Le 2 mai 2001, l’Ugar dépose un pourvoi en cassation auprès de la Cour suprême. Celle-ci rend un arrêt fatidique, le 3 décembre de la même année. Elle déclare irrecevable la requête pour deux raisons : d’une part, l’Ugar a versé, pour se pourvoir en cassation, une caution équivalant à 210 000 FG alors que la loi la fixe à 30 000 FG ; d’autre part, l’Ugar devait attendre un arrêt définitif sur le fond avant de recourir à la Cour suprême.
Cette décision de la plus haute juridiction du pays a une lourde conséquence : elle rend définitive la condamnation. Contre toutes les règles jusqu’ici connues, l’Ugar sollicite et obtient un délai de grâce avant l’exécution de la décision. L’affaire échappe, en effet, au droit pour se transformer en une question d’ordre public prise en charge par les autorités guinéennes et suivie de près par l’ambassade de France.
Le président Conté, lui-même, intervient. Pour couper court au malaise et aux risques de perturbation liés à l’affaire, il aurait conseillé à Alpha Amadou Diallo de renoncer à l’exécution de l’arrêt. Pour compenser ce manque à gagner, l’homme d’affaires, indiquent certaines sources, serait exonéré de taxes douanières ou fiscales dont il est redevable vis-à-vis de l’État. Si de nombreux observateurs voient dans cet « arrangement » l’explication de la baisse de l’ardeur combative d’EAG, l’Ugar continue à se battre contre l’hypothèque que la lourde condamnation fait peser sur elle.
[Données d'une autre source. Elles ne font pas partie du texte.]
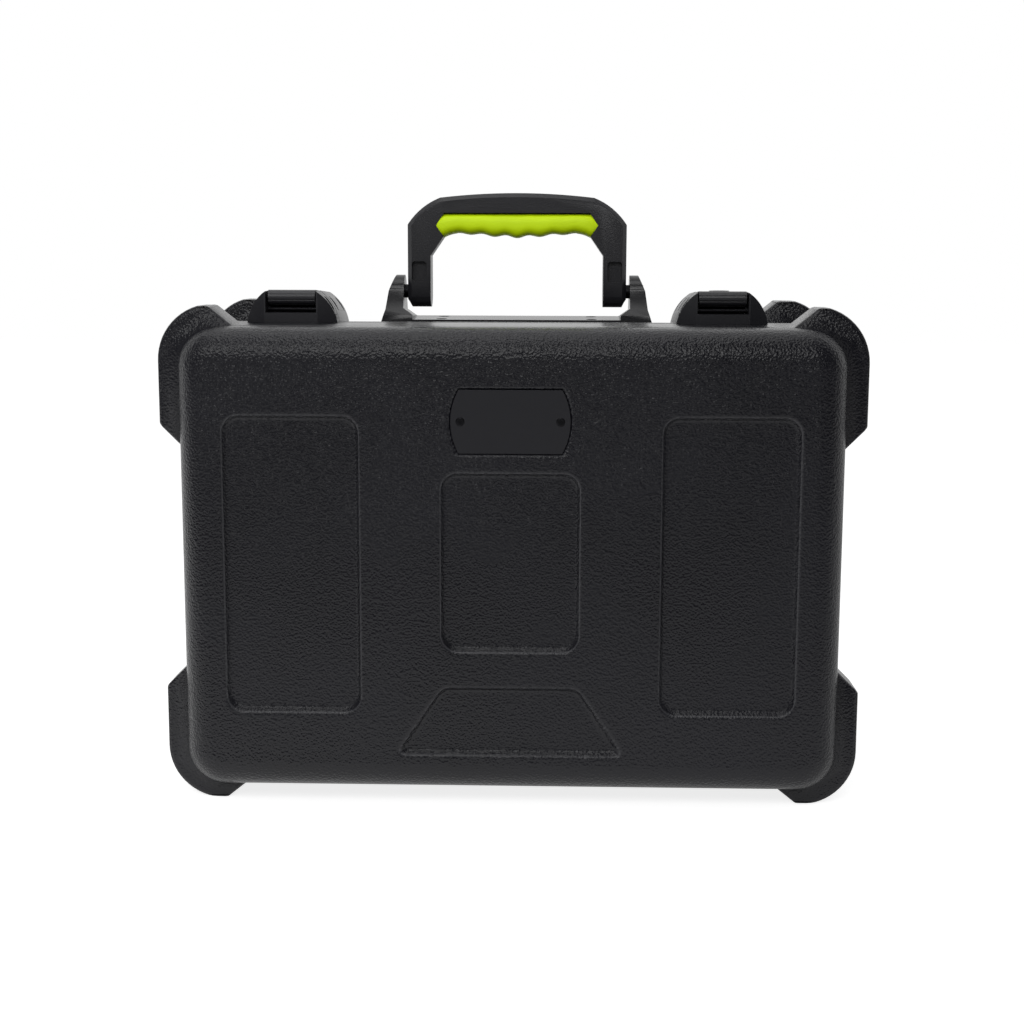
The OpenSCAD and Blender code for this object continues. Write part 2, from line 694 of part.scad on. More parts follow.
// `ring_rise` is how far the lock's ring stands above the lever.
module lever(ring_rise) difference() {
  union() {
    rotate([90, 0, 90]) linear_extrude(lever_w, center = true) lever_section();
    translate([0, plug_y, latch_h - lever_t - 4]) cylinder(r = lock_ring_r, h = lever_t + 4 + ring_rise);
  }
  translate([0, plug_y, 0]) cylinder(d = plug_d + 2 * run_clearance, h = latch_h + 5);
  translate([0, pivot_y, pivot_z]) rotate([0, 90, 0])
    cylinder(d = lever_pin_d + 2 * run_clearance, h = lever_w + 2, center = true);
}
module latch_lever_left() color([0.15, 0.15, 0.16]) on_base_top(latch_at[0]) lever(left_ring_rise);
module latch_lever_right() color([0.15, 0.15, 0.16]) on_base_top(latch_at[1]) lever(right_ring_rise);

// Round key plug with a keyway above and a locking tail below.
module lock_plug(ring_rise) translate([0, plug_y, 0]) difference() {
  top = latch_h + ring_rise - 0.3;
  low = latch_h - lever_t - 4 - free_gap;
  union() {
    translate([0, 0, low - 2]) cylinder(d = plug_d, h = top - low + 2);
    translate([-plug_d / 2 - 2, -2.5, low - 2]) cube([plug_d + 4, 5, 2]);
  }
  translate([-0.8, -plug_d * 0.32, top - 3]) cube([1.6, plug_d * 0.64, 4]);
}
module lock_plug_left() color([0.55, 0.55, 0.56]) on_base_top(latch_at[0]) lock_plug(left_ring_rise);
module lock_plug_right() color([0.55, 0.55, 0.56]) on_base_top(latch_at[1]) lock_plug(right_ring_rise);

// ---------- handle ----------

// Front view of one ear, standing on the bracket plate.
module ear_front() polygon([
  [ear_in - 7, 0], [ear_in - 7, bracket_t], [ear_in, bracket_t + 5], [ear_in, handle_z + ear_r],
  [ear_in + ear_top_w, handle_z + ear_r], [ear_in + ear_top_w + 5, handle_z],
  [ear_in + ear_foot_w - 3, bracket_t + 4], [ear_in + ear_foot_w, 0]
]);

// Side view of one ear: a round boss on a spreading foot.
module ear_side() {
  translate([0, handle_z]) circle(ear_r);
  hw = bracket_len / 2;
  polygon([[-hw, 0], [hw, 0], [hw, bracket_t], [ear_r, handle_z], [-ear_r, handle_z], [-hw, bracket_t]]);
}

module bracket_screw_places()
  for (x = [-1, 1], y = [-1, 1])
    translate([x * (ear_in - bracket_screw_in), handle_y + y * bracket_len * 0.3, 0]) children();

module handle_bracket() color([0.12, 0.12, 0.13]) on_base_top() difference() {
  union() {
    translate([-ear_in, handle_y, 0]) rotate([90, 0, 90]) linear_extrude(2 * ear_in) polygon([
      [-bracket_len / 2, 0], [bracket_len / 2, 0], [bracket_len / 2, bracket_t], [-bracket_len / 2, bracket_front_t]
    ]);
    for (side = [0, 1]) mirror([side, 0, 0]) intersection() {
      translate([0, handle_y + bracket_len, 0]) rotate([90, 0, 0]) linear_extrude(2 * bracket_len) ear_front();
      translate([0, handle_y, 0]) rotate([90, 0, 90]) linear_extrude(ear_in + ear_foot_w + 1) ear_side();
    }
  }
  pivot_in_bracket()
    cylinder(d = handle_pin_d + 2 * fastener_clearance, h = 2 * (ear_in + ear_foot_w) + 2, center = true);
  bracket_screw_places() {
    translate([0, 0, -1]) cylinder(d = bracket_screw_d + 2 * fastener_clearance, h = bracket_t + 2);
    translate([0, 0, bracket_seat]) cylinder(d = bracket_screw_d * 2, h = bracket_t);
  }
}

module pivot_in_bracket() translate([0, handle_y, handle_z]) rotate([0, 90, 0]) children();

module bracket_screws() color([0.2, 0.2, 0.2]) on_base_top() bracket_screw_places() difference() {
  union() {
    translate([0, 0, -wall]) cylinder(d = bracket_screw_d, h = wall + bracket_seat + 0.5);
    translate([0, 0, bracket_seat]) cylinder(d = bracket_screw_d * 1.8, h = 1.2);
  }
  for (a = [0, 90]) rotate(a) translate([-1.6, -0.4, bracket_seat + 0.6]) cube([3.2, 0.8, 2]);
}

module handle_pins() color([0.1, 0.1, 0.1]) on_base_top() for (side = [0, 1]) mirror([side, 0, 0])
  translate([handle_w / 2 - leg_w + leg_skin, handle_y, handle_z]) rotate([0, 90, 0])
    cylinder(d = handle_pin_d, h = leg_w - leg_skin + ear_gap + ear_top_w + 4);

// One layer of the handle's solid outline, lying in the plane of its front view, whose
// outer edges lean in by `inset` over its thickness.
module handle_layer(t, inset) {
  half = handle_w / 2;
  shoulder_x = half - shoulder_r + 8;
  intersection() {
    union() {
      translate([-half, 0, 0]) cube([handle_w, handle_rise - shoulder_r, t]);
      translate([-shoulder_x, 0, 0]) cube([2 * shoulder_x, handle_rise, t]);
      for (side = [-1, 1]) translate([side * shoulder_x, handle_rise - shoulder_r, 0])
        cylinder(r1 = shoulder_r, r2 = shoulder_r - inset, h = t, $fn = 128);
      for (side = [0, 1]) mirror([side, 0, 0]) linear_extrude(t) polygon([
        [half - leg_w, 1], [half - leg_w, -leg_foot * 0.3], [half - leg_w + 3.5, -leg_foot],
        [half - 3, -leg_foot], [half, -leg_foot * 0.35], [half, 1]
      ]);
    }
    translate([0, handle_rise - crown_r, 0]) cylinder(r1 = crown_r, r2 = crown_r - inset, h = t, $fn = 900);
    translate([0, handle_rise + 1, 0]) rotate([90, 0, 0]) linear_extrude(handle_rise + leg_foot + 2)
      polygon([[-half, 0], [half, 0], [half - inset, t], [-half + inset, t]]);
  }
}

// The handle's solid outline with chamfered outer edges.
module handle_blank() for (face = [0, 1]) mirror([0, 0, face]) {
  handle_layer(handle_t / 2 - handle_chamfer, 0);
  translate([0, 0, handle_t / 2 - handle_chamfer]) handle_layer(handle_chamfer, handle_chamfer);
}

// Open space between the legs, up to the underside of the top band.
module handle_window() {
  inner = handle_w / 2 - leg_w;
  polygon([
    [-inner, -leg_foot - 1], [inner, -leg_foot - 1], [inner, bar_low - corner_drop],
    [grip_end, grip_low - lobe_drop], [grip_len / 2, bar_low - 9], [grip_len / 2 - 6, bar_low],
    [-grip_len / 2 + 6, bar_low], [-grip_len / 2, bar_low - 9], [-grip_end, grip_low - lobe_drop],
    [-inner, bar_low - corner_drop]
  ]);
}

module at_handle() translate([0, seam_y, mid_z + body_h / 2]) rotate([-base_draft, 0, 0])
  translate([0, handle_y, handle_z]) rotate([base_draft, 0, 0]) children();

module handle_frame() color([0.12, 0.12, 0.13]) at_handle() difference() {
  intersection() {
    rotate([90, 0, 0]) handle_blank();
    union() {
      rotate([0, 90, 0]) cylinder(r = leg_foot, h = handle_w + 2, center = true, $fn = 96);
      translate([-handle_w / 2 - 1, -handle_t / 2 - 1, 0]) cube([handle_w + 2, handle_t + 2, handle_rise + 1]);
    }
  }
  rotate([90, 0, 0]) linear_extrude(handle_t + 2, center = true) handle_window();
  for (side = [0, 1]) mirror([side, 0, 0]) {
    translate([handle_w / 2 - leg_w + leg_skin - 0.5, 0, 0]) rotate([0, 90, 0])
      cylinder(d = handle_pin_d + 2 * run_clearance, h = leg_w);
    for (face = [-1, 1]) translate([(handle_w - leg_w) / 2, face * handle_t / 2, window_rise])
      rotate([90, 0, 0]) translate([0, 0, -window_depth])
        rounded_slab(window_w, window_h, 2.5, 2 * window_depth);
  }
}

// One finger bump in the grip's front view; k counts out from the middle.
module finger_bump(k) {
  sag = bump_drop - bump_step * abs(k);
  translate([k * bump_pitch, grip_low - sag]) intersection() {
    translate([0, bump_r]) circle(bump_r, $fn = 256);
    translate([-bump_r, 0]) square([2 * bump_r, sag + 2]);
  }
}

// Grip insert with a row of finger bumps along its underside.
module handle_grip() color([0.76, 0.88, 0.05]) at_handle() rotate([90, 0, 0]) {
  linear_extrude(handle_t + 3, center = true) polygon([
    [-grip_len / 2 + 6, bar_low], [grip_len / 2 - 6, bar_low], [grip_len / 2, bar_low - 9],
    [grip_end, grip_low - lobe_drop], [grip_end - lobe_len * 0.45, grip_low - lobe_drop * 0.4],
    [grip_end - lobe_len, grip_low], [lobe_len - grip_end, grip_low],
    [lobe_len * 0.45 - grip_end, grip_low - lobe_drop * 0.4], [-grip_end, grip_low - lobe_drop],
    [-grip_len / 2, bar_low - 9]
  ]);
  for (i = [0 : bump_count - 1])
    linear_extrude(handle_t + 3, center = true) finger_bump(i - (bump_count - 1) / 2);
}

// ---------- hinges ----------

// One leaf with its knuckles; `first` picks the odd or even knuckles.
module hinge_leaf(side, first) difference() {
  union() {
    translate([-hinge_w / 2, side < 0 ? seam_y - leaf_len : seam_y + free_gap, leaf_z])
      cube([hinge_w, leaf_len - free_gap, leaf_t]);
    for (k = [first : 2 : knuckles - 1]) {
      x0 = -hinge_w / 2 + k * knuckle_w + knuckle_gap / 2;
      w = knuckle_w - knuckle_gap;
      translate([x0, seam_y, hinge_z]) rotate([0, 90, 0]) cylinder(d = knuckle_d, h = w);
      translate([x0, side < 0 ? seam_y - knuckle_d / 2 : seam_y, hinge_z])
        cube([w, knuckle_d / 2, knuckle_d / 2 + leaf_t]);
    }
  }
  translate([0, seam_y, hinge_z]) rotate([0, 90, 0])
    cylinder(d = hinge_pin_d + 2 * run_clearance, h = hinge_w + 2, center = true);
  for (k = [-1, 0, 1]) translate([k * hinge_w * 0.36, seam_y + side * leaf_len * 0.62, 0])
    cylinder(d = rivet_d + 2 * fastener_clearance, h = bumper_top + 20);
}
module hinge_base_leaf_left() color([0.35, 0.35, 0.36]) translate([-hinge_x, 0, 0]) hinge_leaf(1, 0);
module hinge_base_leaf_right() color([0.35, 0.35, 0.36]) translate([hinge_x, 0, 0]) hinge_leaf(1, 0);
module hinge_lid_leaf_left() color([0.35, 0.35, 0.36]) translate([-hinge_x, 0, 0]) hinge_leaf(-1, 1);
module hinge_lid_leaf_right() color([0.35, 0.35, 0.36]) translate([hinge_x, 0, 0]) hinge_leaf(-1, 1);

module hinge_pin() translate([0, seam_y, hinge_z]) rotate([0, 90, 0])
  cylinder(d = hinge_pin_d, h = hinge_w + 1, center = true);
module hinge_pin_left() color([0.6, 0.6, 0.6]) translate([-hinge_x, 0, 0]) hinge_pin();
module hinge_pin_right() color([0.6, 0.6, 0.6]) translate([hinge_x, 0, 0]) hinge_pin();

// Rivet from below: domed head under the leaf, shank through leaf and wall.
module rivet(side) {
  inner = bumper_top + wall + (side > 0 ? leaf_len * 0.62 * tan(base_draft) : leaf_len * 0.62 * tan(lid_draft));
  translate([0, 0, leaf_z - 1.2]) cylinder(d1 = rivet_d * 1.3, d2 = rivet_d * 2, h = 1.2);
  translate([0, 0, leaf_z - 0.2]) cylinder(d = rivet_d, h = inner - leaf_z + 0.2);
}
module base_rivets() color([0.5, 0.5, 0.5]) rivet_places(1) rivet(1);
module lid_rivets() color([0.5, 0.5, 0.5]) rivet_places(-1) rivet(-1);

base_shell();
lid_shell();
base_foam();
lid_foam();
name_plate();
plate_screws();
keeper_left();
keeper_right();
keeper_bar_left();
keeper_bar_right();
keeper_screws();
latch_housing_left();
latch_housing_right();
housing_screws();
latch_lever_left();
latch_lever_right();
lever_pin_left();
lever_pin_right();
lock_plug_left();
lock_plug_right();
handle_bracket();
bracket_screws();
handle_pins();
handle_frame();
handle_grip();
hinge_base_leaf_left();
hinge_base_leaf_right();
hinge_lid_leaf_left();
hinge_lid_leaf_right();
hinge_pin_left();
hinge_pin_right();
base_rivets();
lid_rivets();
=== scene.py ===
"""Looks of the moulded microphone case, built round the fixed frame of its solids.

Axes are the frame's own: +X to the right, -Y out of the lid's face, +Z up. Lengths are millimetres and are
divided by 1000 where they meet Blender's metres. Only the camera and the studio are in metres.
"""
import json
import math

import bmesh
import bpy
import numpy as np
from mathutils import Matrix, Vector


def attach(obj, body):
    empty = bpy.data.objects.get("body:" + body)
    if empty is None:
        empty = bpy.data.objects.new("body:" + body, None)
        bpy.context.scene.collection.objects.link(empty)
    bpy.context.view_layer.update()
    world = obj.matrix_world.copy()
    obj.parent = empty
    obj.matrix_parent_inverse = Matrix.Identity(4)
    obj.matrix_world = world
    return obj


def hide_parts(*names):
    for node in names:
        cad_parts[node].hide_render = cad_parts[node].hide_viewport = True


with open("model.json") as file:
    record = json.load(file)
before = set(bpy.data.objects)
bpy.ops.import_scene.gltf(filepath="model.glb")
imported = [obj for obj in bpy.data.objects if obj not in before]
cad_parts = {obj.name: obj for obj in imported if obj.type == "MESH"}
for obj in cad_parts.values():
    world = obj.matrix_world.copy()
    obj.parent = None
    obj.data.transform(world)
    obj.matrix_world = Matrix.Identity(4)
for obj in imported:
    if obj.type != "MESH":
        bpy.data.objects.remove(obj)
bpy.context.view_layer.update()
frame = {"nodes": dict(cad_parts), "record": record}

# ---------- camera ----------


CAMERA_PLACE_M = (0.0318, -1.1928, 0.374)
CAMERA_TURN_DEG = (-1.63, -8.87, 0.171)
CAMERA_LENS_MM = 57.84


def studio_camera():
    """Pinhole view of the photograph: a place, a forward direction from yaw and pitch, and a slight roll."""
    yaw, pitch, roll = (math.radians(turn) for turn in CAMERA_TURN_DEG)
    forward = Vector((math.sin(yaw) * math.cos(pitch), math.cos(yaw) * math.cos(pitch), math.sin(pitch)))
    right = Vector((math.cos(yaw), -math.sin(yaw), 0))
    up = right.cross(forward)
    right, up = (math.cos(roll) * right + math.sin(roll) * up, math.cos(roll) * up - math.sin(roll) * right)
    data = bpy.data.cameras.new("camera")
    data.sensor_width = 36
    data.lens = CAMERA_LENS_MM
    data.clip_end = 50
    camera = bpy.data.objects.new("camera", data)
    turned = Matrix((right, up, -forward)).transposed().to_4x4()
    camera.matrix_world = Matrix.Translation(CAMERA_PLACE_M) @ turned
    bpy.context.scene.collection.objects.link(camera)
    bpy.context.scene.camera = camera


studio_camera()
bpy.context.scene.view_settings.view_transform = "Standard"

# ---------- materials ----------


def new_material(name):
    """A material, its node tree and the shader in it."""
    material = bpy.data.materials.new(name)
    material.use_nodes = True
    tree = material.node_tree
    return material, tree, tree.nodes["Principled BSDF"]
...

À la fin de 2002, elle a déposé une requête en révision, ultime recours pour être absoute. Le ministre de la Justice, Abou Camara, a décidé de bloquer cette nouvelle procédure. Explication du garde des Sceaux : « Le chef de l’État est le premier magistrat. S’il a décidé de s’impliquer personnellement pour trouver un dénouement à l’affaire, je ne peux pas admettre que la procédure se prolonge au-delà du compromis qu’il a trouvé. Il n’y a plus de querelle dès l’instant que la partie gagnante renonce à toute logique contentieuse. »
Après d’innombrables rebondissements, l’affaire EAG contre Ugar semble donc close. Et la cause, entendue pour de bon. Tout au moins dans l’esprit des autorités guinéennes.